→ Input records
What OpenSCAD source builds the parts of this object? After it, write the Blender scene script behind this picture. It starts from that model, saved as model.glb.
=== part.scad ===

==

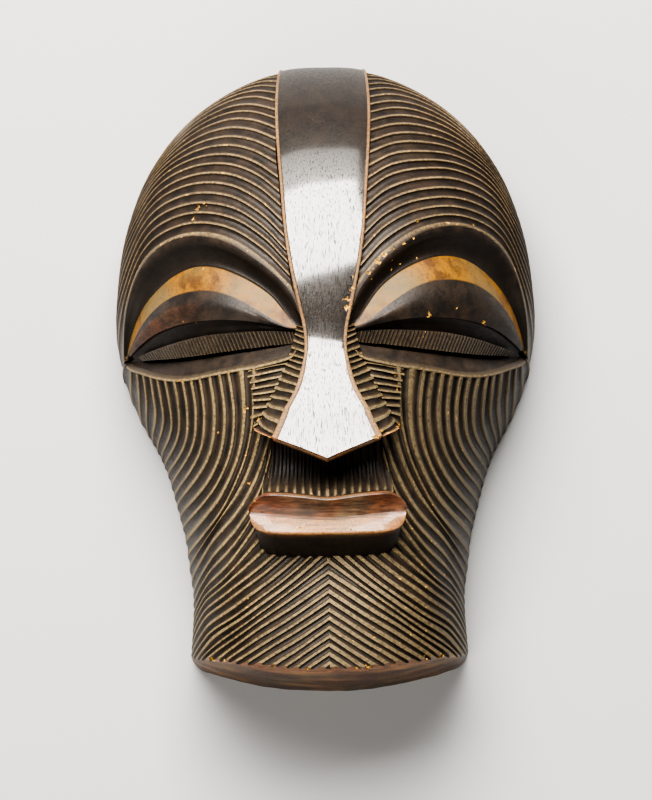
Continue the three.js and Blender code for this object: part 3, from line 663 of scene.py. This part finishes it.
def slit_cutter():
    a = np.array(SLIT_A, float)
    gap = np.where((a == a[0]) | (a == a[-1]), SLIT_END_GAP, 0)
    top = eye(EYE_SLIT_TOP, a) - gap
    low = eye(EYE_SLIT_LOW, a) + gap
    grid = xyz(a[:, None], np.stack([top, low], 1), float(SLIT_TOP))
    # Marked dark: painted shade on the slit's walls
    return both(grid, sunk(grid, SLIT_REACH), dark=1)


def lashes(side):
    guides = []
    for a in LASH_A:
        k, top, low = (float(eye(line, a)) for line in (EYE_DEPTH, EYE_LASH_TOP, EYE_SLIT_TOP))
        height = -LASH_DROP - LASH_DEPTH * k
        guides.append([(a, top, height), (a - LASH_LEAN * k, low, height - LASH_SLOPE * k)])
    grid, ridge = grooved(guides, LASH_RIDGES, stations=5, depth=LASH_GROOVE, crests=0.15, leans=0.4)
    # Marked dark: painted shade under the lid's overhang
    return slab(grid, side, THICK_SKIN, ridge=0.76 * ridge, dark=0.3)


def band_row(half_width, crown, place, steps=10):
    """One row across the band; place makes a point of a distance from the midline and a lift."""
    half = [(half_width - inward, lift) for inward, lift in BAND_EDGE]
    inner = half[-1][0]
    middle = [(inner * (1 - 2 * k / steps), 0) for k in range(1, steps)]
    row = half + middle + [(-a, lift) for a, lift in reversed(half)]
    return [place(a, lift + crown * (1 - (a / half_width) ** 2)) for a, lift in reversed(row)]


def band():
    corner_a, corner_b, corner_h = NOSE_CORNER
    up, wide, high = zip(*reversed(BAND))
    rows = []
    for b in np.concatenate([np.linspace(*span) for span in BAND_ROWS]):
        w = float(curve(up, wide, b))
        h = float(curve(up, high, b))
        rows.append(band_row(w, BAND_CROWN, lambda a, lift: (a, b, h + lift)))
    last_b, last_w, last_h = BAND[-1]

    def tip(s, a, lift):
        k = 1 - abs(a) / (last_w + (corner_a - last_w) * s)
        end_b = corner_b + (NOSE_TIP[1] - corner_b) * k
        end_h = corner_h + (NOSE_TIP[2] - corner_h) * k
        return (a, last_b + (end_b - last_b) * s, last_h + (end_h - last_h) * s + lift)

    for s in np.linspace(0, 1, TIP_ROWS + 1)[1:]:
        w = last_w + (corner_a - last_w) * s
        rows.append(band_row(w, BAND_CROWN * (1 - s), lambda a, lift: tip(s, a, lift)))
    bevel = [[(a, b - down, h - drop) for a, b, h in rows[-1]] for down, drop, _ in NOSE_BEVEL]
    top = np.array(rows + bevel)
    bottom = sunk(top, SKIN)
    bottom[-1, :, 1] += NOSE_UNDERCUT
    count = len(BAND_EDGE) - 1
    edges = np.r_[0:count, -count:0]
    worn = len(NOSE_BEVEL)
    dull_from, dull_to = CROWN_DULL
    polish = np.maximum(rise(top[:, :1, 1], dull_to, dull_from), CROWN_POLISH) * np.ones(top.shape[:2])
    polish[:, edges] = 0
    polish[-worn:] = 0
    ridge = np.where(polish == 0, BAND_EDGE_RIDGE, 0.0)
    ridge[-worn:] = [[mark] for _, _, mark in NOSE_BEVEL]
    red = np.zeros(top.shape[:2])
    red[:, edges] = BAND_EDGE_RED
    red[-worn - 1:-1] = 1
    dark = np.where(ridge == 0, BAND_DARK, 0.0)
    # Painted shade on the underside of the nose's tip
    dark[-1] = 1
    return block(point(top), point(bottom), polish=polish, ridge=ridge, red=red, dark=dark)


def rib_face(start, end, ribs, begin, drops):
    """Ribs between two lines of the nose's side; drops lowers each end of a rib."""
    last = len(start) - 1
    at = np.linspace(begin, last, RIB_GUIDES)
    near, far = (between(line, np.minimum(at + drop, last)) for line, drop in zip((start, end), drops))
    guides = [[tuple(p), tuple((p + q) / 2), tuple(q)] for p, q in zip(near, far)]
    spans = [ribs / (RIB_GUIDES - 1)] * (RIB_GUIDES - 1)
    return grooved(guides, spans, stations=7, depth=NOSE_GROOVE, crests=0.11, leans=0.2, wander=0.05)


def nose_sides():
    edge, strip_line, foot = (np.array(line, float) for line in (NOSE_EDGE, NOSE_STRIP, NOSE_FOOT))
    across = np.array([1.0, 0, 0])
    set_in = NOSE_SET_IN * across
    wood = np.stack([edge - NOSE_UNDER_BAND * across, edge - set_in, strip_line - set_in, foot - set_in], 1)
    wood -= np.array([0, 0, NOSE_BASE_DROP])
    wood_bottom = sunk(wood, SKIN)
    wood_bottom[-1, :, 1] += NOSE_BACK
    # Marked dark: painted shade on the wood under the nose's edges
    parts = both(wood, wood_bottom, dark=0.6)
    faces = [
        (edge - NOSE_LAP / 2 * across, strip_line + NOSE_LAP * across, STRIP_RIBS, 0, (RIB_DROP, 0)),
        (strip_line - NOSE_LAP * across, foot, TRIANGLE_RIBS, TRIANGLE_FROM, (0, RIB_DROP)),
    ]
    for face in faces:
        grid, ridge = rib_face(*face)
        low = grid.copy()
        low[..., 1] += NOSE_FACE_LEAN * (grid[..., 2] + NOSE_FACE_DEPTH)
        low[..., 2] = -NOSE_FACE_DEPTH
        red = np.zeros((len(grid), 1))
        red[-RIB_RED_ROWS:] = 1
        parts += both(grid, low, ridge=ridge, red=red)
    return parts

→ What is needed
Answer only with how many lines in the records include "this".

→ Output of the task
2